I also live two blocks away from the Catholic church in town. They ring their bells — real bells — a couple of times a day on Sunday, I presume at the start of Mass or something. That’s no problem. It’s even a pleasant sound, and I rather like hearing it—it’s a classic reminder of small town America.

But I want you to imagine this. Even if you are a devoutly religious person who thinks Christianity is the essence of all that is good and true and loving about humanity, try to imagine spending a quiet weekend at home with your family, out on the deck with the barbecue or relaxing in the easy chair with a good book, and every 15 minutes a set of cheesy chimes blares out “Onward, Christian Soldiers” or “Stars and Stripes Forever”. Now imagine being atheist or Jewish or anything other than a blithering Christian sheep and getting slammed with the same noise incessantly.

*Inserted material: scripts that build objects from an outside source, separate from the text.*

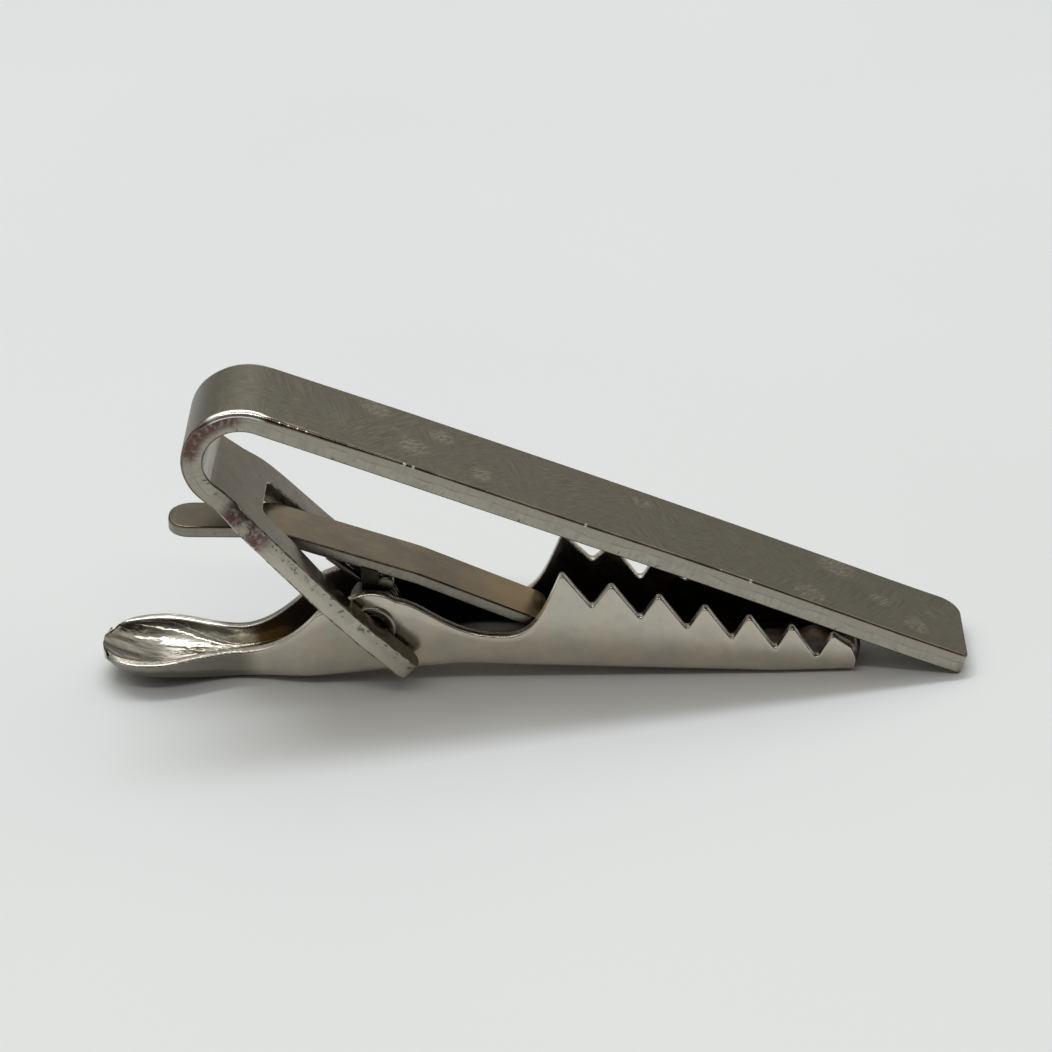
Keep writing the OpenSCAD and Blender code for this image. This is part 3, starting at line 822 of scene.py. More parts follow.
def rolled_rim(name, base_colour, nick_glints=(), rim_highlight=None):
    """Smooth rim rolled over by the shears, painted dark as a painted shade, with painted highlights:
    faint random glints, glints at a few nicks, and a stretch of painted highlight"""
    n = Nodes(name)
    place = n.place()
    clouds = n.noise(place, 0.5, 3.0, 0.6)
    rim_shade_colour = tuple(c * k for c, k in zip(base_colour, (1.0, 0.88, 0.86)))
    # The rim's colour is painted dark, a painted shade for the dark that it mirrors
    base = n.blend(n.between(clouds, 0.35, 0.65), shade(rim_shade_colour, 0.3), shade(rim_shade_colour, 0.62))
    # Painted highlights: a few faint random glints, and a glint at each nick
    bright = n.between(n.noise(place, 3.2, 1.0, 0.5), 0.74, 0.8, 0.0, 0.6)
    for spot in nick_glints:
        bright = n.math("MAXIMUM", bright, near(n, place, spot, 0.065))
    x, _, z = n.split(place)
    torn = n.times(n.between(x, 48.0, 52.0), n.between(n.noise(place, 2.4, 3.0, 0.6), 0.46, 0.52))
    base = n.blend(n.times(torn, 0.85), base, shade(base_colour, 1.2))
    # A painted highlight along a stretch of the rim's upper part
    if rim_highlight is not None:
        start, end = rim_highlight
        glint = n.stretch(x, start - 0.4, start + 0.2, end - 0.4, end + 0.2)
        bright = n.math("MAXIMUM", bright, n.times(glint, n.between(z, 0.5, 0.8)))
    # Every painted highlight is near white
    base = n.blend(bright, base, (0.95, 0.93, 0.88))
    rough = n.between(clouds, 0.3, 0.7, 0.12, 0.2)
    return n.metal(base, rough)


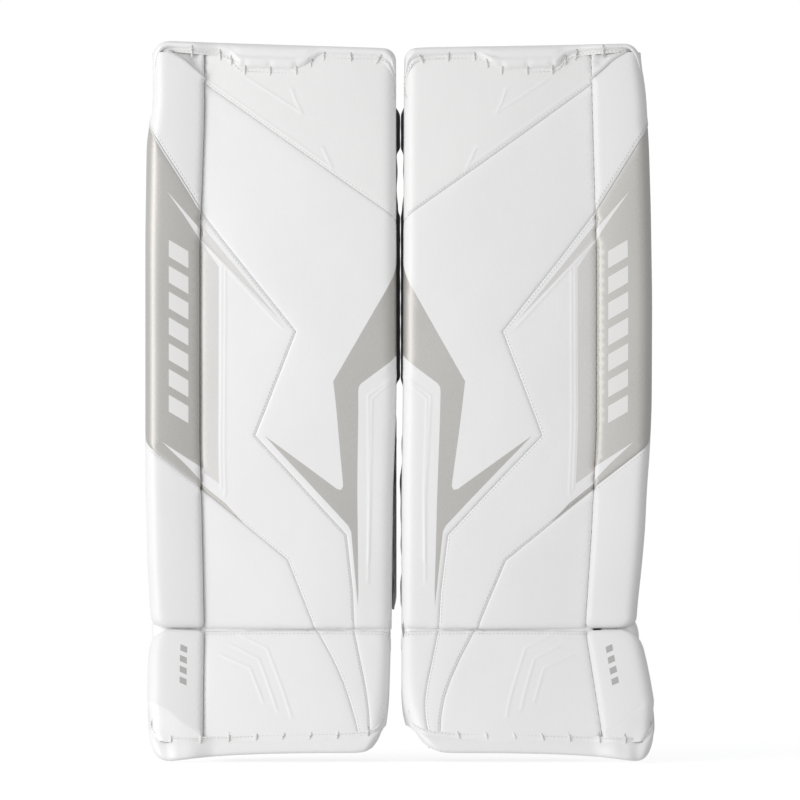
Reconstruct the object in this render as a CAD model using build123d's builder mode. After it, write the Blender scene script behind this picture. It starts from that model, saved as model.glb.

Ted Storck’s legacy to our community is that he is going to have conditioned lots of us to puke on your shoes if we hear you humming “Rock of Ages.” Thank you, Christianity, for training your members so well to be insensitive, inconsiderate, pushy, arrogant dimbulbs. And thank you, Ted Storck, for personifying one reason why I despise your religion. I still wish you’d shut those damned things off.

I’ll be at City Hall tomorrow to complain, not that I have much expectation that anyone there will do anything.

Hey, Stevens County people!

What are you doing this evening? Two big events:

  • Pirates of the Caribbean 3 is opening at the Morris Theater tonight at 8! I was thinking of going, but Skatje works there, and she’s got the inside scoop: people are already lining up. In Morris. I might wait a few days for the mob to fade away.

  • If PotC3 is too crowded, there’s always Drinking Liberally—7:00pm at Old #1.

Who says Morris isn’t a happening place?